>> Start SOURCE EXCERPT

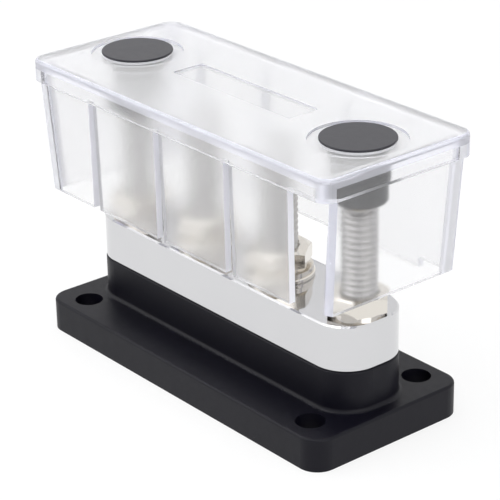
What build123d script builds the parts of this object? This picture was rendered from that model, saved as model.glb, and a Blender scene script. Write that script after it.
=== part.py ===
from build123d import *
import math
import os

os.makedirs("parts", exist_ok=True)

# Four-stud bus bar with a clear lift-off cover. Millimetres, +Z up.
# X runs along the bar, -Y is the cover's front with the snapped-off tab,
# and the origin is the centre of the base's underside.

# Stud row: metric bolts of size 10, heads down in the base
stud_count = 4
stud_pitch = 31.5
stud_diameter = 10.0
stud_length = 65.0
stud_tip_chamfer = 1.0
head_across_flats = 16.0
head_height = 6.4
head_recess = 1.1
head_pocket_clearance = 0.2
stud_hole_clearance = 0.25
thread_pitch = 1.75
thread_depth = 0.9
thread_crest = 0.35
thread_turns = 22

# Base moulding
plate_height = 9.65
plate_margin_x = 4.8
plate_margin_y = 14.2
plate_corner_radius = 6.0
plate_edge_radius = 0.8
mount_inset_x = 10.7
mount_inset_y = 7.7
mount_hole_diameter = 8.3
pedestal_height = 12.05
pedestal_margin = 0.15
pedestal_root_radius = 1.2
pedestal_edge_radius = 0.5

# Plated bar
bar_end_margin = 8.9
bar_width = 26.0
bar_thickness = 13.55
bar_corner_radius = 10.5
bar_edge_chamfer = 0.45

# Nuts and washers
nut_across_flats = 16.0
nut_height = 6.0
nut_face_height = 1.2
nut_face_diameter = 14.8
nut_corner_chamfer = 0.6
nut_chamfer_angle = 30.0
nut_bore_clearance = 0.05
nut_bore_chamfer = 0.5
nut_turns = (8.0, 22.0, 6.0, 17.0)
flat_washer_diameter = 19.4
flat_washer_thickness = 1.4
flat_washer_clearance = 0.25
flat_washer_edge = 0.3
spring_washer_diameter = 18.4
spring_washer_thickness = 1.5
spring_washer_clearance = 0.12
spring_washer_split = 1.0
spring_washer_lean = 22.0

# Cover: lip and top
cover_end_margin = 17.0
cover_width = 52.9
cover_headroom = 11.7
cover_corner_radius = 4.6
cover_edge_radius = 1.0
cover_top_thickness = 2.7
lip_height = 6.4
window_length = 50.4
window_width = 10.8
window_corner_radius = 1.6
window_depth = 0.45
window_offset_x = -0.8
window_offset_y = 1.6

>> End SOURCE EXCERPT

PROBLEM TO SOLVE
Every line of the data above should be copied exactly.

THE REPLY
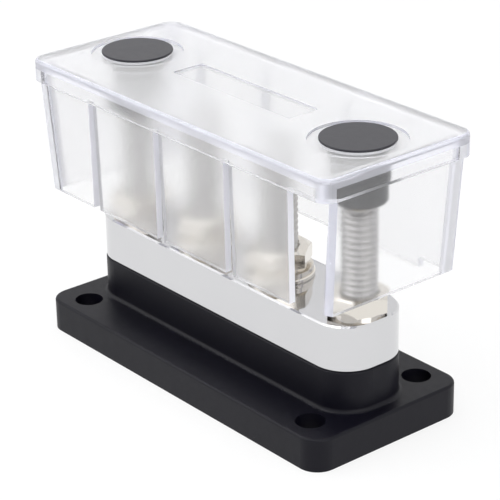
What build123d script builds the parts of this object? This picture was rendered from that model, saved as model.glb, and a Blender scene script. Write that script after it.
=== part.py ===
from build123d import *
import math
import os

os.makedirs("parts", exist_ok=True)

# Four-stud bus bar with a clear lift-off cover. Millimetres, +Z up.
# X runs along the bar, -Y is the cover's front with the snapped-off tab,
# and the origin is the centre of the base's underside.

# Stud row: metric bolts of size 10, heads down in the base
stud_count = 4
stud_pitch = 31.5
stud_diameter = 10.0
stud_length = 65.0
stud_tip_chamfer = 1.0
head_across_flats = 16.0
head_height = 6.4
head_recess = 1.1
head_pocket_clearance = 0.2
stud_hole_clearance = 0.25
thread_pitch = 1.75
thread_depth = 0.9
thread_crest = 0.35
thread_turns = 22

# Base moulding
plate_height = 9.65
plate_margin_x = 4.8
plate_margin_y = 14.2
plate_corner_radius = 6.0
plate_edge_radius = 0.8
mount_inset_x = 10.7
mount_inset_y = 7.7
mount_hole_diameter = 8.3
pedestal_height = 12.05
pedestal_margin = 0.15
pedestal_root_radius = 1.2
pedestal_edge_radius = 0.5

# Plated bar
bar_end_margin = 8.9
bar_width = 26.0
bar_thickness = 13.55
bar_corner_radius = 10.5
bar_edge_chamfer = 0.45

# Nuts and washers
nut_across_flats = 16.0
nut_height = 6.0
nut_face_height = 1.2
nut_face_diameter = 14.8
nut_corner_chamfer = 0.6
nut_chamfer_angle = 30.0
nut_bore_clearance = 0.05
nut_bore_chamfer = 0.5
nut_turns = (8.0, 22.0, 6.0, 17.0)
flat_washer_diameter = 19.4
flat_washer_thickness = 1.4
flat_washer_clearance = 0.25
flat_washer_edge = 0.3
spring_washer_diameter = 18.4
spring_washer_thickness = 1.5
spring_washer_clearance = 0.12
spring_washer_split = 1.0
spring_washer_lean = 22.0

# Cover: lip and top
cover_end_margin = 17.0
cover_width = 52.9
cover_headroom = 11.7
cover_corner_radius = 4.6
cover_edge_radius = 1.0
cover_top_thickness = 2.7
lip_height = 6.4
window_length = 50.4
window_width = 10.8
window_corner_radius = 1.6
window_depth = 0.45
window_offset_x = -0.8
window_offset_y = 1.6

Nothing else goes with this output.